Introduction

The package wcgrads examines data on graduating seniors from 2000 to 2016 published in the Williams College Course Catalog. The Catalog is published as a PDF document, so this package converts catalog from .pdf to .txt and then cleans it into a tidy format for analysis. wcgrads includes analyses of different elements of this data. These analyses cover graduates initials' and name lengths, as well as the distribution of latin honors over time. While the included analyses are interesting and informative, wcgrads allows the user to perform their own examinations by including the cleaned version of these catalogs.


Data

The data for this package comes from Course Catalogs posted online by the Williams College Registrar. These files are first downloaded and then converted to pdf using the pdftotext executable. After being converted to .txt, the catalog is cut down to just the list of graduating seniors and then cleaned into a single line of data per graduate. Once in this single line format, all graduating classes are combined into a single data frame of all students that graduated from 2000-2016. This data frame is called "allyrs" and it contains the Catalogs' information on name, Phi Beta Kappa, graduation year, latin honors, and departmental major. In addition "allyrs" adds gender to the information provided in the Catalogs. It is important to note that this is gender predicted by the R package gender using the method "ssa" and is almost certainly not completely correct. However, providing predicted gender gives package users additional, interesting information to analyze.


Analyses

The first question we can answer using this data is "What is the longest name?". This question can be answered using the namelength() function.

library(wcgrads)
names <- namelength()
head(names, 10)

Next we can answer the question "How has the number of graduating seniors changed over time?". The gradcount() function can answer this question easily by provinding a graph showing the change over time.

library(wcgrads)
gradcount()

Yet another question that the allyrs data allows us to answer is "How has the distribution of latin honors changed over time?". wcgrads has a function for that as well. latin_honors() shows the percentage of students that received each level of latin honors by year. There is no general trend, but there is a decent amount of variation. Perhaps the variation can be explained by equal GPA's and the methodology used in the case of such ties.

library(wcgrads)
latin_honors()

Delving further into latin honors, we find that the following in the Course Catalogs:

"The Faculty will recommend to the Trustees that the degree of Bachelor of Arts with distinction be conferred upon those members of the graduating class who have passed all Winter Study Projects and obtained a four year average in the top: 35% of the graduating class — Bachelor of Arts cum laude or higher 15% of the graduating class — Bachelor of Arts magna cum laude or higher 2% of the graduating class — Bachelor of Arts summa cum laude"

The total_latin_honors() function shows the percentage distributions of cumulative latin honors, and compares them to the guidelines(in black) found in the Course Catalogs. Again there is no real trend, but there is inconsistency.

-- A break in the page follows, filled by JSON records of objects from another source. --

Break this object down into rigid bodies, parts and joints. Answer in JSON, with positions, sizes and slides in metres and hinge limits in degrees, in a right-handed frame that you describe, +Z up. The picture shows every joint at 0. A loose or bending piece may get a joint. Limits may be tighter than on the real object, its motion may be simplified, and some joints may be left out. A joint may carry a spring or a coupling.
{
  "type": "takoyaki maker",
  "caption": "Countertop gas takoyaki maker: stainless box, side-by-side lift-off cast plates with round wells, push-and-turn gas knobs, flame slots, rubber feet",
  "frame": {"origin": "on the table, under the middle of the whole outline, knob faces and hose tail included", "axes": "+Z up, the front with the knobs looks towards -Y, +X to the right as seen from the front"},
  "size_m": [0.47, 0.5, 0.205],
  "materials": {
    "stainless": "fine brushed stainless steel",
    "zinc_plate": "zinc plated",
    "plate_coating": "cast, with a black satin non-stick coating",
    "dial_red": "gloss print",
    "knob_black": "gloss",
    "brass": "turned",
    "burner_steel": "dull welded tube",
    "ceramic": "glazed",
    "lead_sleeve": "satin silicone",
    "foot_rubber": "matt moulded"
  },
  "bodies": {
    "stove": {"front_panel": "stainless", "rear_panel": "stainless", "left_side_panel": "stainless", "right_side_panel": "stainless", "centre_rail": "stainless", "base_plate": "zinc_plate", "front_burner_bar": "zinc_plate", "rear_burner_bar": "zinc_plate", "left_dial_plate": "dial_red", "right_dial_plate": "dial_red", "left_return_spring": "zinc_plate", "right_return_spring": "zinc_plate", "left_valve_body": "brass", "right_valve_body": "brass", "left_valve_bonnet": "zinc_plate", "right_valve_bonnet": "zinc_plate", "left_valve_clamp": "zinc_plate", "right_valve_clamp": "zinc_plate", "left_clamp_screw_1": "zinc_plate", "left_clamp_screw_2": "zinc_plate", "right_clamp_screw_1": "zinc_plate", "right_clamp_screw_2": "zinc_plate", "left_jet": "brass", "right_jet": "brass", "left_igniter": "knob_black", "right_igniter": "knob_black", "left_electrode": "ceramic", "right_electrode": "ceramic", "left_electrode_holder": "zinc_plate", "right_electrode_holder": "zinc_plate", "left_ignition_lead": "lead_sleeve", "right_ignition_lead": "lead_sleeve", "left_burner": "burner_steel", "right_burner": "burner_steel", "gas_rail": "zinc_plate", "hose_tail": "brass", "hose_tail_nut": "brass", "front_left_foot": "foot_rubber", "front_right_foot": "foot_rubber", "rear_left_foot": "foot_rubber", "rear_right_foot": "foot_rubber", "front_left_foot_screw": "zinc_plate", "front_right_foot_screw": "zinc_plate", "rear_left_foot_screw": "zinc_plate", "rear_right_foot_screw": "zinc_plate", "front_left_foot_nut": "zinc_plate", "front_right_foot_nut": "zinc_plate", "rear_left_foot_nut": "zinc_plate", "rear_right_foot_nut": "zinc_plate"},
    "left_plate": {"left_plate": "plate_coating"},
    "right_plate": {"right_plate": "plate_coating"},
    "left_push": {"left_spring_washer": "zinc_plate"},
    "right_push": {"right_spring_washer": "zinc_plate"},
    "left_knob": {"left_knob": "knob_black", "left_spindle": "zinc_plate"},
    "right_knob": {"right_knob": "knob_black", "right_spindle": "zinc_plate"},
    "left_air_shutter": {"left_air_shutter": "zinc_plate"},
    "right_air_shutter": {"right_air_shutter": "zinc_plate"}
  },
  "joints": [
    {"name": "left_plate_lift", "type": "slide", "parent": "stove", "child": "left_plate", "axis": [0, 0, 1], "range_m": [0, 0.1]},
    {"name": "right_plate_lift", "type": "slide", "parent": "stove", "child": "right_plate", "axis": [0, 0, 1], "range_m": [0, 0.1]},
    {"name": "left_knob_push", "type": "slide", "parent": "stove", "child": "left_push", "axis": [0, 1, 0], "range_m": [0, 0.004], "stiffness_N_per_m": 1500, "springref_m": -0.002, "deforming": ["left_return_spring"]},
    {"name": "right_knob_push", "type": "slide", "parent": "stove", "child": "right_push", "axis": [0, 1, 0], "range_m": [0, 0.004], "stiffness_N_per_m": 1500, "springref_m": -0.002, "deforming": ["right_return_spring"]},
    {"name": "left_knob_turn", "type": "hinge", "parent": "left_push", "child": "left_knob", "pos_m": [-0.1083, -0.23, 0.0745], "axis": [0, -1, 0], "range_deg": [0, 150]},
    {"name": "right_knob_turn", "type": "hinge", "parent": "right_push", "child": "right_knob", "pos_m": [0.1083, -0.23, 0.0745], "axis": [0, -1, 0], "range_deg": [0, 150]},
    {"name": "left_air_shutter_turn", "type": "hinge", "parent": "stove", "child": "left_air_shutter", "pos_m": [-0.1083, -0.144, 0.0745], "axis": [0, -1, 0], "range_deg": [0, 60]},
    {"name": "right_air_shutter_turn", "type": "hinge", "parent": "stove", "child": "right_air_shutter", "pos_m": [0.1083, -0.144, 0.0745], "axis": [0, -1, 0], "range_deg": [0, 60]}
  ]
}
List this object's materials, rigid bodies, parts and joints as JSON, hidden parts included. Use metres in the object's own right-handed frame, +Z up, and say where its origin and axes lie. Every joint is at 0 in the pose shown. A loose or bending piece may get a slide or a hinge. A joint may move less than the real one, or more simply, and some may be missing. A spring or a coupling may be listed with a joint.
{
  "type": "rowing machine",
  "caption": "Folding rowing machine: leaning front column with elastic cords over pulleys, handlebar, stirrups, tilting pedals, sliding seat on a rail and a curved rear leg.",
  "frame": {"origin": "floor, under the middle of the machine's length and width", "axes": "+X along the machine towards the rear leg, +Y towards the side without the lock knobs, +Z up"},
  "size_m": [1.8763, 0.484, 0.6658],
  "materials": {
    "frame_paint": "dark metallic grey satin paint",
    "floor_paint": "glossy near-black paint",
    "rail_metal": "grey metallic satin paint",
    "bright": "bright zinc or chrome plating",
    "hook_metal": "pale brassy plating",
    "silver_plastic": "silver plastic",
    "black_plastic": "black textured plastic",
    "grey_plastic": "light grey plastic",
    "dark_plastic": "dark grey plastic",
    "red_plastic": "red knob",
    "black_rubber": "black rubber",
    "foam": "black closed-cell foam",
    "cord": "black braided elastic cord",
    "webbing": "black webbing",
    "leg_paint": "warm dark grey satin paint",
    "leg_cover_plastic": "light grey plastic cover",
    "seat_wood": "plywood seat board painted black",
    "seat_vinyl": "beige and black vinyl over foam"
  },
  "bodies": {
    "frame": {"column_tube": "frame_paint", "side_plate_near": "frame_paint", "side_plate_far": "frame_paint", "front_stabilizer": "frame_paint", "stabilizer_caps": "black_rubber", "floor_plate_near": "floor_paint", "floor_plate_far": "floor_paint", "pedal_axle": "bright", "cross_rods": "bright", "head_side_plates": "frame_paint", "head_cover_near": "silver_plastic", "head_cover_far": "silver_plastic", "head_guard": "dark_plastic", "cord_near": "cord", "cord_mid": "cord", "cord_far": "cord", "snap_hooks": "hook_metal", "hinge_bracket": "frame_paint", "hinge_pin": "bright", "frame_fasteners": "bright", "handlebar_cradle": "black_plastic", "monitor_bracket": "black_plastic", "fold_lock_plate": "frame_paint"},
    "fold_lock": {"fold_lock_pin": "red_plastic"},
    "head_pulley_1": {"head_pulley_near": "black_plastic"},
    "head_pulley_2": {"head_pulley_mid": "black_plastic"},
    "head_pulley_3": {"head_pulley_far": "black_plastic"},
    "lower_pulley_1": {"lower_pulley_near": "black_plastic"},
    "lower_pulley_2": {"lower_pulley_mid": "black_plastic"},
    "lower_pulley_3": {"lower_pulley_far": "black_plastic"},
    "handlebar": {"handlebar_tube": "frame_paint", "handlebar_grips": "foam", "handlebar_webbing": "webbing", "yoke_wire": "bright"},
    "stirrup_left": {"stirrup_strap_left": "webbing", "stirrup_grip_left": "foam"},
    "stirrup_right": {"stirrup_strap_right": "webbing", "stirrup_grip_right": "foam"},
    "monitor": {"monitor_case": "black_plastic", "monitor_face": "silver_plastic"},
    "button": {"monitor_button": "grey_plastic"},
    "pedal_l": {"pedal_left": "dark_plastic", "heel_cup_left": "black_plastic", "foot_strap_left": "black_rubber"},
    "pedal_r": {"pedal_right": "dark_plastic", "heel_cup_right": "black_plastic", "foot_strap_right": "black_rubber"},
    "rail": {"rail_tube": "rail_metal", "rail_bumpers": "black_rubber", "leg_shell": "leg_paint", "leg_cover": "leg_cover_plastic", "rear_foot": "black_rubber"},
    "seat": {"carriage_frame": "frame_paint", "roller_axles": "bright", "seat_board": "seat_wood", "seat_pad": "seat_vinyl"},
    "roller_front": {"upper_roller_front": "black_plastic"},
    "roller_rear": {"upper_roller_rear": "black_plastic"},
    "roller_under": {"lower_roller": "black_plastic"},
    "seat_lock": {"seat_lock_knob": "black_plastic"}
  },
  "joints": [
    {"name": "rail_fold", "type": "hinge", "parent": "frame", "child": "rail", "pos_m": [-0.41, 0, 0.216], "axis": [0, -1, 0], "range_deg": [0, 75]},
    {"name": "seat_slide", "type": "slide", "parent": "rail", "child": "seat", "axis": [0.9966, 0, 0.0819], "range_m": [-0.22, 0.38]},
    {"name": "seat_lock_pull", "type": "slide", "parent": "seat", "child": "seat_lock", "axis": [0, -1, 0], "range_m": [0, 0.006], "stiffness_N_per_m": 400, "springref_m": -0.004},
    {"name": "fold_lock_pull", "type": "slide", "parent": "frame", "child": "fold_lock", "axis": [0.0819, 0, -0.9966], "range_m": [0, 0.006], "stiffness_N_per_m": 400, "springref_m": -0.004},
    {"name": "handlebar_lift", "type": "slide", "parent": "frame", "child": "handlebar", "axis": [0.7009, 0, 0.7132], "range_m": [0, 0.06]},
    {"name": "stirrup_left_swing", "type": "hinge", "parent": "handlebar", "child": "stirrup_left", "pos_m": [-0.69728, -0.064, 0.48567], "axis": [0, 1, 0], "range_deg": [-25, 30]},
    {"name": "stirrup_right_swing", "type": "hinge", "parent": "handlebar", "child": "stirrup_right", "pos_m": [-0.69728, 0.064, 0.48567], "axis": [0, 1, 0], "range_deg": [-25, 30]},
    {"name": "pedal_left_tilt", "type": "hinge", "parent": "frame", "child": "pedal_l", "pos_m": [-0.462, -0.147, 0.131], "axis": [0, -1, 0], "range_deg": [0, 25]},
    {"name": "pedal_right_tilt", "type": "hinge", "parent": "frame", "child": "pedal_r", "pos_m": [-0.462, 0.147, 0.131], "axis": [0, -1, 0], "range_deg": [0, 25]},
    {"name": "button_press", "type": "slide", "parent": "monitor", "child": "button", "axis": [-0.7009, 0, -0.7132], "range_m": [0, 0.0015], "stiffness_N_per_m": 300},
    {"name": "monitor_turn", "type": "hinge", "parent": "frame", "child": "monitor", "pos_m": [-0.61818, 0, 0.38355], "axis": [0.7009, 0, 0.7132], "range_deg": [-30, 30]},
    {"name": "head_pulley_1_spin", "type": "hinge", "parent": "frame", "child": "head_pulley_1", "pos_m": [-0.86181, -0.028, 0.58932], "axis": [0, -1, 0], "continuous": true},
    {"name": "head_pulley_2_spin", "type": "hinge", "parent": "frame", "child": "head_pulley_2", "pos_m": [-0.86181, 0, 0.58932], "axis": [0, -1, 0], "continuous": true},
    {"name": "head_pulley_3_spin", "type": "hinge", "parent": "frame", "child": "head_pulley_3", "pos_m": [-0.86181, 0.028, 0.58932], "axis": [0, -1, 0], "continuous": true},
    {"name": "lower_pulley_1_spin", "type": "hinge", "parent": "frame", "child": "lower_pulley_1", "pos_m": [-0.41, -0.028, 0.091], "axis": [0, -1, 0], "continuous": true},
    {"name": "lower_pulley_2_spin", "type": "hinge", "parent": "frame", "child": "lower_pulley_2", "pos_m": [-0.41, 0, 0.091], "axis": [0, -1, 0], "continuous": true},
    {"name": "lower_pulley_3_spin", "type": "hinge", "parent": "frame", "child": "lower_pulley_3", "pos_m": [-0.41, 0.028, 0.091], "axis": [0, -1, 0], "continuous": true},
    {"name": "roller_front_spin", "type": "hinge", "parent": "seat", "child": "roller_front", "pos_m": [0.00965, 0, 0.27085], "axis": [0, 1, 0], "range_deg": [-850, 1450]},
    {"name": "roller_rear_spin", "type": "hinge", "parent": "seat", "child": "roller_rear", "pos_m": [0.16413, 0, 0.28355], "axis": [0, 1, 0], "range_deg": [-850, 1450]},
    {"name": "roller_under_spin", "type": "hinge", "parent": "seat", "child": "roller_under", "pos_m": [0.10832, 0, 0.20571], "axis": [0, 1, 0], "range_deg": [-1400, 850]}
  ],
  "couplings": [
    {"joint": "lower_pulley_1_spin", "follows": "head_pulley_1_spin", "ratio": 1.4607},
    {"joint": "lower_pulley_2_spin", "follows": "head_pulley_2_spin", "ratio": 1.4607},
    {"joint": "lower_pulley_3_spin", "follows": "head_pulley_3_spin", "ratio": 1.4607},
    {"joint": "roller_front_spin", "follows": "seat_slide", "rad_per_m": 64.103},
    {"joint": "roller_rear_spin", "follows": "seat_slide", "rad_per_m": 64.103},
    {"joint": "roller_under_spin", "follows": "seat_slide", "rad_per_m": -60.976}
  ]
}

For all of the levels of honors there are years where the distribution exceeds the guidelines, and years where it fails to reach the guideline. This is confusing because one would expect that if a tie did not allow the exact percentage to earn a certain level, there would be consistent rounding up or rounding down, such that the cumulative percentages are consistently above or below that recommendation. This variation causes concern because these honors are distinctions that appear on resumes, and that people work hard to achieve. It therefore seems unfair that latin honors are given liberally in some years and conservatively in others, without a clear methodology.

library(wcgrads)
total_latin_honors()

A simple investigation into how Phi Beta Kappa has been awarded over time reveal that between twelve and thirteen percent of students graduate Phi Beta Kappa, and that level has stayed fairly constant, with some variation.

library(wcgrads)
pbk()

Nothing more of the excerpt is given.